D’emblée, Sue Burke nous plonge au milieu d’un monde nouveau, à la fois magnifique, mystérieux et dangereux pour les quelques dizaines de colons qui l’ont choisi et baptisé Pax.
Une cinquantaine d’hommes et de femmes au départ, triés sur le volet, mais tous animés par une volonté farouche et utopiste : créer une nouvelle société loin de la Terre exsangue, en évitant de reproduire les erreurs d’une humanité qui court à la catastrophe.

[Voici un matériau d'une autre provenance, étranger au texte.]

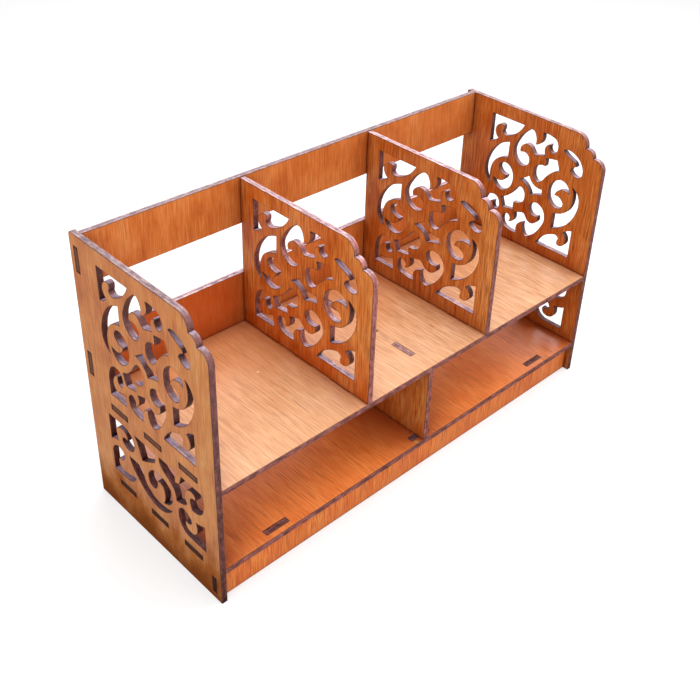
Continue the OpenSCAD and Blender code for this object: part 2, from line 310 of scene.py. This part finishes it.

Mais pour l’instant, en fait d’utopie, c’est plutôt de survie qu’il s’agit. Tous ne se sont pas réveillés d’un siècle et demi d’hibernation, et une partie d’entre eux ont péri lorsque leur atterrisseur s’est écrasé. Et si l’air est respirable, le climat vivable, et si certaines plantes sont comestibles, la faune comme la flore sont radicalement autres. Tout doit être analysé, vérifié, testé. Tout est compliqué et harassant, et les choses s’aggravent encore quand les fruits jusqu’à présent comestibles d’une liane empoisonnent trois femmes.
Ils découvrent alors que les plantes se font la guerre. Et que les animaux leur servent de nourriture… Ce qui fait la force de ce roman, c’est sa narration à la première personne, qui saute de génération en génération, et de narratrice en narrateur. Le lecteur se retrouve donc au plus près des préoccupations des personnages et voit la colonie évoluer.
Mais ce qui est souvent frustrant dans ce type de narration, c’est qu’on doit abandonner un personnage une fois qu’on s’est attaché à lui. Il n’en est rien ici, car si l’on change de personnage narrateur une bonne demi-douzaine de fois, cela ne nous empêche pas de retrouver les précédents, encore présents comme protagonistes ou personnages en retrait. Ce lien tissé entre les individus et les récits contribue à la richesse de l’ensemble.
Pour survivre, les humains vont devoir comprendre comment fonctionne la nature. Mais ils doivent aussi vivre ensemble, préserver les idéaux qui ont motivé leur départ et qui forment leur Constitution. Et dans les épreuves, la peur, la volonté de pouvoir, la rancune ou la haine peuvent facilement remonter à la surface et sinon balayer, du moins contrarier durement les nobles ambitions.
Sue Burke nous parle d’espoir, de dialogue, de cohabitation, d’enrichissement culturel mutuel, et de tout ce qui fait la beauté de la vie, qu’il faudrait préserver partout, car l’intelligence est si rare. On ne peut pas lire ce beau roman sans songer à L’Enchâssement de Ian Watson ni à Xénocide d’Orson Scott Card. Les biologistes et les amoureux de la nature seront comblés, tout comme les amateurs d’histoires de premier contact et de planet opera. Pour un premier roman, c’est une réussite.